* **AIM**:
Restate every line of the material, word for word.

[Start]

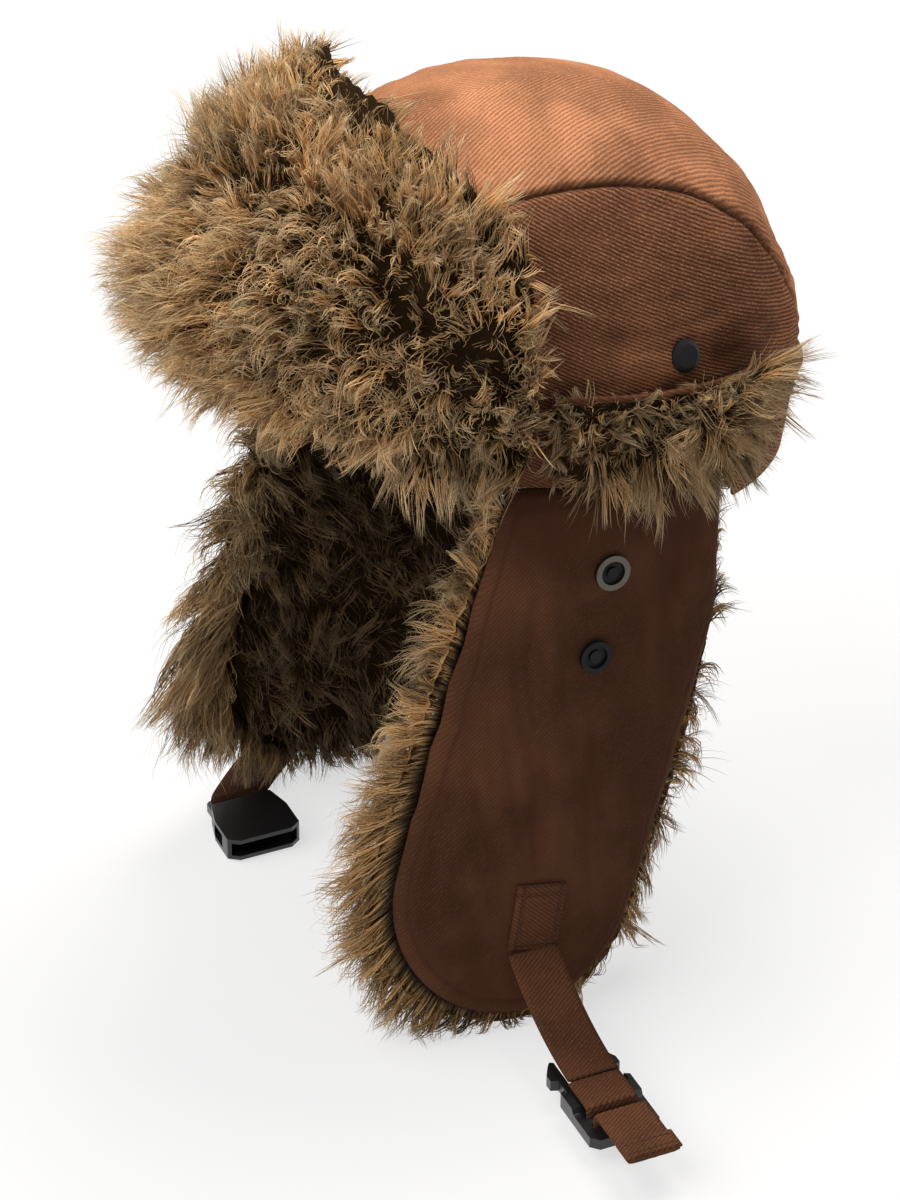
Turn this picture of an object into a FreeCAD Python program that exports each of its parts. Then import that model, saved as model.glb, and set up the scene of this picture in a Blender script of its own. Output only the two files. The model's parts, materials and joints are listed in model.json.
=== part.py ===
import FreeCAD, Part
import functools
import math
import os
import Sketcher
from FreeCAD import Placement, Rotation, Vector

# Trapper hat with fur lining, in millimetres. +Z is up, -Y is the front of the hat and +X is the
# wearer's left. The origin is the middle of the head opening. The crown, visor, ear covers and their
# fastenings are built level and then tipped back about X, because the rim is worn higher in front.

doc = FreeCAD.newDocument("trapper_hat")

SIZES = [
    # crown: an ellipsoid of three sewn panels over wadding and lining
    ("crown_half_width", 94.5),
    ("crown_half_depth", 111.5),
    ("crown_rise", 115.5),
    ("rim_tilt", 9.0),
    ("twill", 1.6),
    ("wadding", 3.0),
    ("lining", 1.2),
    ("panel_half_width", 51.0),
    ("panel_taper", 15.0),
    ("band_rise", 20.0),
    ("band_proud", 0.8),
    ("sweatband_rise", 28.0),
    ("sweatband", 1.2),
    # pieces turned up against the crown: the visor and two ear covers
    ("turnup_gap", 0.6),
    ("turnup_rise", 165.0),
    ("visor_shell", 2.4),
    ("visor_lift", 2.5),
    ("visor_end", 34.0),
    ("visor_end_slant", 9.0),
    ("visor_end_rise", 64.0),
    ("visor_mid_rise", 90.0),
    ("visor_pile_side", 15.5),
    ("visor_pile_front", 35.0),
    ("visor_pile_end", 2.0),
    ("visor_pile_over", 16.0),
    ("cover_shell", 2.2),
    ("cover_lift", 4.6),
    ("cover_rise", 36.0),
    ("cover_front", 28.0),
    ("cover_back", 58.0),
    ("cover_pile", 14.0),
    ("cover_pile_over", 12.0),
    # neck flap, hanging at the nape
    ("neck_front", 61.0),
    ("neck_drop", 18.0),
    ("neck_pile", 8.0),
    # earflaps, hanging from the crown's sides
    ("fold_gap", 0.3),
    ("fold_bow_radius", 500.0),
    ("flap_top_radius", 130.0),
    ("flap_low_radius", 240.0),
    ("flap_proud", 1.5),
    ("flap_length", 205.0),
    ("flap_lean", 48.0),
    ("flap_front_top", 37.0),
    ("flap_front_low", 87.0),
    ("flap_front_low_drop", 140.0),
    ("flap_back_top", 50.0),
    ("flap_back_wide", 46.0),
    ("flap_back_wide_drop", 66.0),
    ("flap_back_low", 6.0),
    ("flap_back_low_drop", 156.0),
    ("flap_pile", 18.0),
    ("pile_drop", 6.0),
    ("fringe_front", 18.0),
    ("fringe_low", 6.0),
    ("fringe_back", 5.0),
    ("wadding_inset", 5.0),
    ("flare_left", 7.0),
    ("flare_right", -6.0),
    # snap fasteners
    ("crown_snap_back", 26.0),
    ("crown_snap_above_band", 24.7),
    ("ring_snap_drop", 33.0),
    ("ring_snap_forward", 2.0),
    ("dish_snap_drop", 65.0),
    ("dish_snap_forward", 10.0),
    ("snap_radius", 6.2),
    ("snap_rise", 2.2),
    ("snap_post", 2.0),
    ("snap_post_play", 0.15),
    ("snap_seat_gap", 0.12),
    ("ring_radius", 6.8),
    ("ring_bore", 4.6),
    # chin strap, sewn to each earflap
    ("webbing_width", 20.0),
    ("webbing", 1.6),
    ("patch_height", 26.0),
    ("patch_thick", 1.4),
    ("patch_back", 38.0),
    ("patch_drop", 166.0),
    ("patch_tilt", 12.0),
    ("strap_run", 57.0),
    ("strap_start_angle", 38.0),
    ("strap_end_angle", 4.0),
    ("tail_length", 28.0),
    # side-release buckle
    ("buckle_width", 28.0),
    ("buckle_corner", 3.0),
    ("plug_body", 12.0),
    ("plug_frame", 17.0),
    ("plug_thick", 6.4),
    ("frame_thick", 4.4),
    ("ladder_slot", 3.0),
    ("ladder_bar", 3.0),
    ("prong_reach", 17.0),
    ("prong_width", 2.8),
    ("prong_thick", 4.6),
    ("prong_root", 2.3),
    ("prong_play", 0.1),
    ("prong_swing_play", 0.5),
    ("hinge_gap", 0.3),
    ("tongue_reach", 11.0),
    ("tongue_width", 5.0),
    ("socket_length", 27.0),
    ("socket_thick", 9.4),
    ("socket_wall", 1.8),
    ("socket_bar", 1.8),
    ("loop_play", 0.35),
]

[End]

* **EXERCISE SOLUTION**:
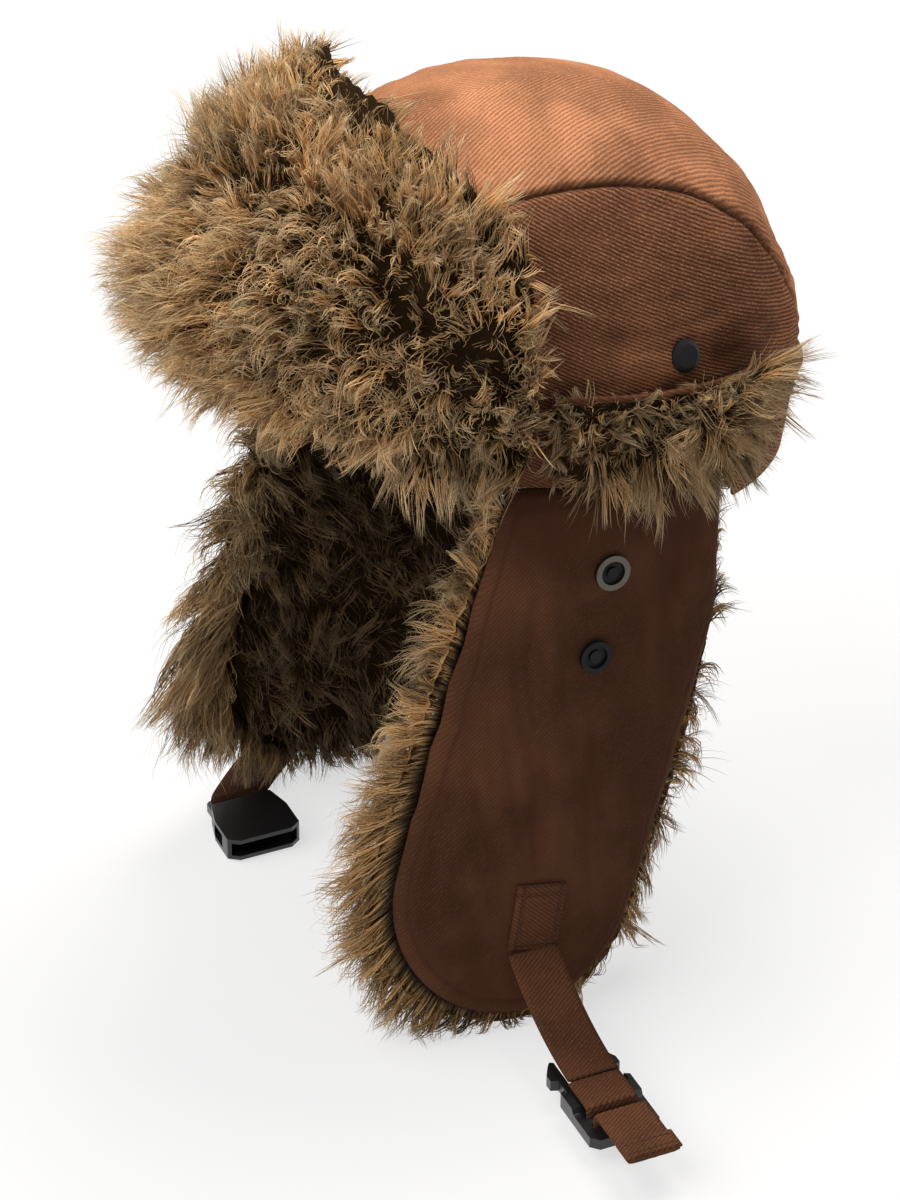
Turn this picture of an object into a FreeCAD Python program that exports each of its parts. Then import that model, saved as model.glb, and set up the scene of this picture in a Blender script of its own. Output only the two files. The model's parts, materials and joints are listed in model.json.
=== part.py ===
import FreeCAD, Part
import functools
import math
import os
import Sketcher
from FreeCAD import Placement, Rotation, Vector

# Trapper hat with fur lining, in millimetres. +Z is up, -Y is the front of the hat and +X is the
# wearer's left. The origin is the middle of the head opening. The crown, visor, ear covers and their
# fastenings are built level and then tipped back about X, because the rim is worn higher in front.

doc = FreeCAD.newDocument("trapper_hat")

SIZES = [
    # crown: an ellipsoid of three sewn panels over wadding and lining
    ("crown_half_width", 94.5),
    ("crown_half_depth", 111.5),
    ("crown_rise", 115.5),
    ("rim_tilt", 9.0),
    ("twill", 1.6),
    ("wadding", 3.0),
    ("lining", 1.2),
    ("panel_half_width", 51.0),
    ("panel_taper", 15.0),
    ("band_rise", 20.0),
    ("band_proud", 0.8),
    ("sweatband_rise", 28.0),
    ("sweatband", 1.2),
    # pieces turned up against the crown: the visor and two ear covers
    ("turnup_gap", 0.6),
    ("turnup_rise", 165.0),
    ("visor_shell", 2.4),
    ("visor_lift", 2.5),
    ("visor_end", 34.0),
    ("visor_end_slant", 9.0),
    ("visor_end_rise", 64.0),
    ("visor_mid_rise", 90.0),
    ("visor_pile_side", 15.5),
    ("visor_pile_front", 35.0),
    ("visor_pile_end", 2.0),
    ("visor_pile_over", 16.0),
    ("cover_shell", 2.2),
    ("cover_lift", 4.6),
    ("cover_rise", 36.0),
    ("cover_front", 28.0),
    ("cover_back", 58.0),
    ("cover_pile", 14.0),
    ("cover_pile_over", 12.0),
    # neck flap, hanging at the nape
    ("neck_front", 61.0),
    ("neck_drop", 18.0),
    ("neck_pile", 8.0),
    # earflaps, hanging from the crown's sides
    ("fold_gap", 0.3),
    ("fold_bow_radius", 500.0),
    ("flap_top_radius", 130.0),
    ("flap_low_radius", 240.0),
    ("flap_proud", 1.5),
    ("flap_length", 205.0),
    ("flap_lean", 48.0),
    ("flap_front_top", 37.0),
    ("flap_front_low", 87.0),
    ("flap_front_low_drop", 140.0),
    ("flap_back_top", 50.0),
    ("flap_back_wide", 46.0),
    ("flap_back_wide_drop", 66.0),
    ("flap_back_low", 6.0),
    ("flap_back_low_drop", 156.0),
    ("flap_pile", 18.0),
    ("pile_drop", 6.0),
    ("fringe_front", 18.0),
    ("fringe_low", 6.0),
    ("fringe_back", 5.0),
    ("wadding_inset", 5.0),
    ("flare_left", 7.0),
    ("flare_right", -6.0),
    # snap fasteners
    ("crown_snap_back", 26.0),
    ("crown_snap_above_band", 24.7),
    ("ring_snap_drop", 33.0),
    ("ring_snap_forward", 2.0),
    ("dish_snap_drop", 65.0),
    ("dish_snap_forward", 10.0),
    ("snap_radius", 6.2),
    ("snap_rise", 2.2),
    ("snap_post", 2.0),
    ("snap_post_play", 0.15),
    ("snap_seat_gap", 0.12),
    ("ring_radius", 6.8),
    ("ring_bore", 4.6),
    # chin strap, sewn to each earflap
    ("webbing_width", 20.0),
    ("webbing", 1.6),
    ("patch_height", 26.0),
    ("patch_thick", 1.4),
    ("patch_back", 38.0),
    ("patch_drop", 166.0),
    ("patch_tilt", 12.0),
    ("strap_run", 57.0),
    ("strap_start_angle", 38.0),
    ("strap_end_angle", 4.0),
    ("tail_length", 28.0),
    # side-release buckle
    ("buckle_width", 28.0),
    ("buckle_corner", 3.0),
    ("plug_body", 12.0),
    ("plug_frame", 17.0),
    ("plug_thick", 6.4),
    ("frame_thick", 4.4),
    ("ladder_slot", 3.0),
    ("ladder_bar", 3.0),
    ("prong_reach", 17.0),
    ("prong_width", 2.8),
    ("prong_thick", 4.6),
    ("prong_root", 2.3),
    ("prong_play", 0.1),
    ("prong_swing_play", 0.5),
    ("hinge_gap", 0.3),
    ("tongue_reach", 11.0),
    ("tongue_width", 5.0),
    ("socket_length", 27.0),
    ("socket_thick", 9.4),
    ("socket_wall", 1.8),
    ("socket_bar", 1.8),
    ("loop_play", 0.35),
]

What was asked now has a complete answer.